PhD Research

Concentration in population medicine and epidemiology,
minors in applied statistics and genomics

HMM for infectious disease progression

Infectious disease management relies on accurate characterization of disease progression so that transmission can be prevented. Slowly progressing infectious diseases can be difficult to characterize because of a latency period between the time an individual is infected and when they show clinical signs of disease. The introduction of Mycobacterium avium ssp. paratuberculosis (MAP), the cause of Johne’s disease, onto a dairy farm could be undetected by farmers for years before any animal shows clinical signs of disease. In this time period infected animals may shed thousands of colony forming units. Parameterizing trajectories through disease states from infection to clinical disease can help farmers to develop control programs based on targeting individual disease state, potentially reducing both transmission and production losses due to disease. We suspect that there are two distinct progression pathways; one where animals progress to a high-shedding disease state, and another where animals maintain a low-level of shedding without clinical disease. We fit continuous-time hidden Markov models to multi-year longitudinal fecal sampling data from three US dairy farms, and estimated model parameters using a modified Baum-Welch expectation maximization algorithm. Using posterior decoding, we observed two distinct shedding patterns: cows that had observations associated with a high-shedding disease state, and cows that did not. This model framework can be employed prospectively to determine which cows are likely to progress to clinical disease and may be applied to characterize disease progression of other slowly progressing infectious diseases.
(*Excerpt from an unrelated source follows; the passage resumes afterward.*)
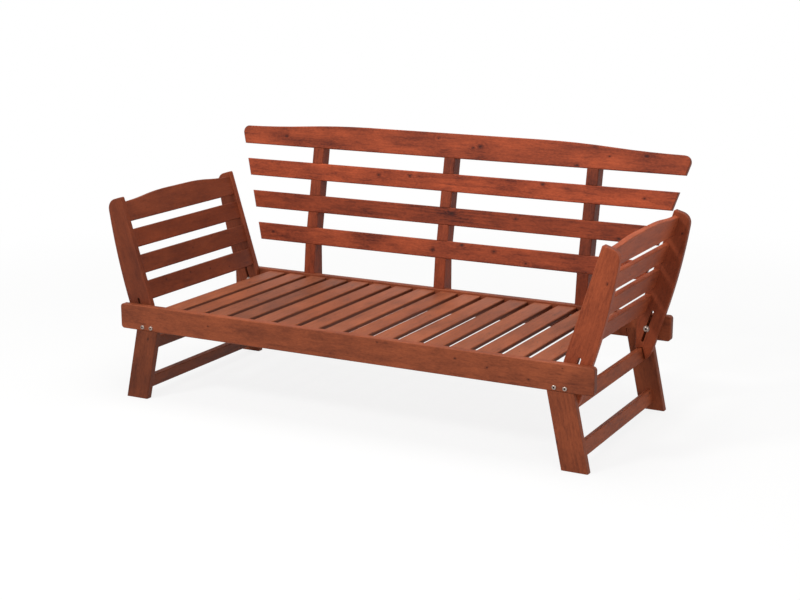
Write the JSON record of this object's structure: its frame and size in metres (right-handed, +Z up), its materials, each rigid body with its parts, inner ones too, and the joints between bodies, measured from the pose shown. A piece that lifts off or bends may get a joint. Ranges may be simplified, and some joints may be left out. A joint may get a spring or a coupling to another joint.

Landscape pangenomics of Mycobacterium bovis

The purpose of this project is to determine how the M. bovis pangenome has evolved over space and time. This involves determining patterns of evolution in the core genome (genes shared by all members of the species) and the accessory genome (genes not present in all members), and to determine if these partitions of the pangenome evolve clonally. M. bovis is thought to be a strictly clonal pathogen, with no known mechanisms for ongoing horizontal gene transfer. Therefore, my overarching hypothesis is that the accessory genome evolves through serial gene deletions, and that these deletions, along with purifying selection and serial bottlenecks created by transmission, causes strong population structure. This strong population structure will lead to genetic signatures that are specific to and diagnostic of geographic location.

Deep learning for outbreak sequence analysis

Whole genome sequencing analysis of M. bovis outbreak samples is used extensively by the USDA to trace outbreaks to their source; however, there is no existing method to reliably estimate how long a herd has been infected for at the time of detection. We believe that the answer to this question lies in M. bovis outbreak sequence data, but the right method for detecting this signal doesn’t yet exist. We're using deep learning to develop predicitive models from outbreak sequence data. More to come soon!